Lord Young of Cookham
Main Page: Lord Young of Cookham (Conservative - Life peer)Department Debates - View all Lord Young of Cookham's debates with the Leader of the House
(4 years, 4 months ago)
Lords ChamberMy Lords, others have raised the concerns of inner-city residents about the implications of Clause 11, which will encourage drinking in the streets into the early hours, and I hope my noble friend will consider whether the safeguards mentioned in the opening speech are in fact an adequate response.
Nearly all the measures in the Bill are temporary but I want to speak about one measure which is permanent —namely, Clause 20—as did my noble friend Lord Kirkhope. I speak as a former Minister for Planning who put the Planning and Compensation Act into law in 1991. This was meant to update the 1947 Act and provide a long- lasting framework for a modern planning system. I have lost count of the number of planning Acts since then with the same objective, and my successors seem to have fared no better, so we all hope that the proposed planning Bill trailed by my noble friend will finally take the trick.
Clause 20 implements one of the recommendations of the independent review of planning appeal inquiries, the Rosewell report. Of the 22 recommendations made last year, 16 had been implemented by March this year. It would be helpful to hear, perhaps in Committee, of the progress with the remaining six. The appeals system is one of the main blockages in the planning system and I welcome measures to speed it up and provide more homes. The main cause of appeals is the absence of adopted local plans decades after the system was introduced, and perhaps my noble friend can explain what action is being taken to get these up and running so fewer appeals are needed to fill the vacuum.
I have some specific questions for my noble friend on Clause 20. One category of decision is appeals in relation to an application to modify or discharge affordable housing requirements under Section 106BC of the 1990 Act. Affordable housing and planning appeals are a sensitive subject at the moment, so can my noble friend confirm that this proposed reform will not make it easier for developers to duck their responsibility for providing affordable homes through the “viability test”, as has been happening, mentioned by my noble friend Lord Kirkhope? Indeed, we should be making it tougher. In passing, I endorse what the noble Lord, Lord Best, said about planning and implementing Sir Oliver Letwin’s recommendations.

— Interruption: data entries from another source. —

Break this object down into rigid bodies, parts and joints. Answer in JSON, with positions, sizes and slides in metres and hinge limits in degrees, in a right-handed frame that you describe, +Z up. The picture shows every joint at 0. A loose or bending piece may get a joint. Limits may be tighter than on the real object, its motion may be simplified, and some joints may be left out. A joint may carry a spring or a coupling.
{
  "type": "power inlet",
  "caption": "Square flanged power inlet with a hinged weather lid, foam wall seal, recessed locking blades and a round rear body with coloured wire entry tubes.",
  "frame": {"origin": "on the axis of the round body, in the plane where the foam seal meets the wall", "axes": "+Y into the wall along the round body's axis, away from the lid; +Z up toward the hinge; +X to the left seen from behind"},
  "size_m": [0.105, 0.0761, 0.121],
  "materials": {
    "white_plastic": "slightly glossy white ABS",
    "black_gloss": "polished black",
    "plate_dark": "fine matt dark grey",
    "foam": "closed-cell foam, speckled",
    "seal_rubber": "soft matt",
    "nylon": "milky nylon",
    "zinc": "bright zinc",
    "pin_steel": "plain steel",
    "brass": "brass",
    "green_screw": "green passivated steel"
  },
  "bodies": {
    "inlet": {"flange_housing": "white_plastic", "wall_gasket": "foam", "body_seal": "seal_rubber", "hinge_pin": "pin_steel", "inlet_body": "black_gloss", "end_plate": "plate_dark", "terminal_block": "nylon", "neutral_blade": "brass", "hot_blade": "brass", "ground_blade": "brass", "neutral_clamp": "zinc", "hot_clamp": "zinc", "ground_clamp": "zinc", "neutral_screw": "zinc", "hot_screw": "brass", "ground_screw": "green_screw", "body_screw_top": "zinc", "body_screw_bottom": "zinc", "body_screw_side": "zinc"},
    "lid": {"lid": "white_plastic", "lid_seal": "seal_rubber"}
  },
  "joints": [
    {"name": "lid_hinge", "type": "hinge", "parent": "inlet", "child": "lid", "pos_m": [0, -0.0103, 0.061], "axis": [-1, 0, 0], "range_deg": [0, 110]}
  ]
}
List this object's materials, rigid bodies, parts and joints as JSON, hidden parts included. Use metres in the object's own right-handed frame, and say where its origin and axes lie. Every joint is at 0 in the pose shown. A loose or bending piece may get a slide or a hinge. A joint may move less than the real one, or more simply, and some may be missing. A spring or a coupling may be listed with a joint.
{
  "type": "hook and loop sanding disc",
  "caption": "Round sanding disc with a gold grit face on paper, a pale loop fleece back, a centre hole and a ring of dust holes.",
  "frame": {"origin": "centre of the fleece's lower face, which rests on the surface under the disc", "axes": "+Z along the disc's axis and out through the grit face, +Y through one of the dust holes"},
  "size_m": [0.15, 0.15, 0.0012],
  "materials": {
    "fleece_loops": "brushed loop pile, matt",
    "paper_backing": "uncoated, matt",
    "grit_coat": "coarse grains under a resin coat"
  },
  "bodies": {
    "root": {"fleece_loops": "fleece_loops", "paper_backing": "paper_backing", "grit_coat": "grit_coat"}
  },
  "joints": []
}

The Minister said that the clause would allow the Planning Inspectorate to use more than one type of procedure as part of the same appeal—part local inquiry, part written recommendations. I understand that this hybrid system, which on the face of it sounds more complicated, was tested last year, and my noble friend outlined some of the results, but can he say whether there have been any cost implications for any of the parties involved, particularly local authorities, as mentioned by the noble Lord, Lord Stevenson?
Finally, is the Secretary of State going to give guidance to the inspectorate about how the flexibility in the clause is to be used, or will the position remain as it is; namely, entirely down to the discretion of the inspectorate? Can he say when the measures in the Bill will come into effect? In the meantime, is progress being made with more virtual enquiries to avoid a pandemic backlog?
Perhaps in Committee we can have more detail of what is proposed, as suggested by the noble Lord, Lord Shipley, but in the meantime, on the basis that the intention of the clause is to speed up the provision of more homes and to “build, build, build”, I welcome it.